A própria Convenção 169 da OIT (Organização Internacional do Trabalho) promulgada no Brasil pelo governo Lula através do decreto 5.051/2004, no seu Art. 6, quando se refere a aplicação das disposições da presente convenção, os governos deverão(iam): a) consultar os povos interessados, por meio de procedimentos adequados e, em particular, de suas instituições representativas, sempre que sejam previstas medidas legislativas ou administrativas suscetíveis de afetá-los diretamente. Uma das alegações da justiça no processo que puniu a empresa que construiu a Belo Monte é que não foram respeitados tais dispositivos legais.

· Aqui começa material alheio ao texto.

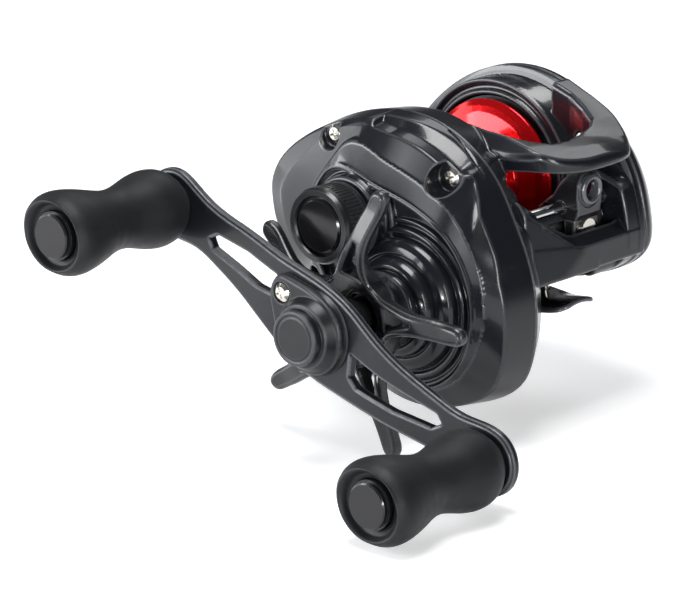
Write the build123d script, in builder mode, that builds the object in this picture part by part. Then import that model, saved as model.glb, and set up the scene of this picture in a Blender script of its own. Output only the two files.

Além dos decretos polêmicos, também está para entrar em discussão no congresso brasileiro, quem sabe nas primeiras sessões de 2017, a votação em caráter de urgência ao Projeto de Lei n. 3.729/2004 que trata sobre a concessão de licenciamentos para obras de infraestrutura. Lembram dos projetos das hidrovias, no começo do texto, que permite substituir o EIA por outro documento mais simplificado e elaborado pelo próprio empreendedor interessado na obra. É exatamente isso o que pretende o novo PL 3.729 caso seja aprovado. Resumidamente, a nova lei dispensará a participação de órgãos federais como o IBAMA e o ICMBIO, entre outros, constitucionalmente responsáveis e autorizados pelos licenciamentos.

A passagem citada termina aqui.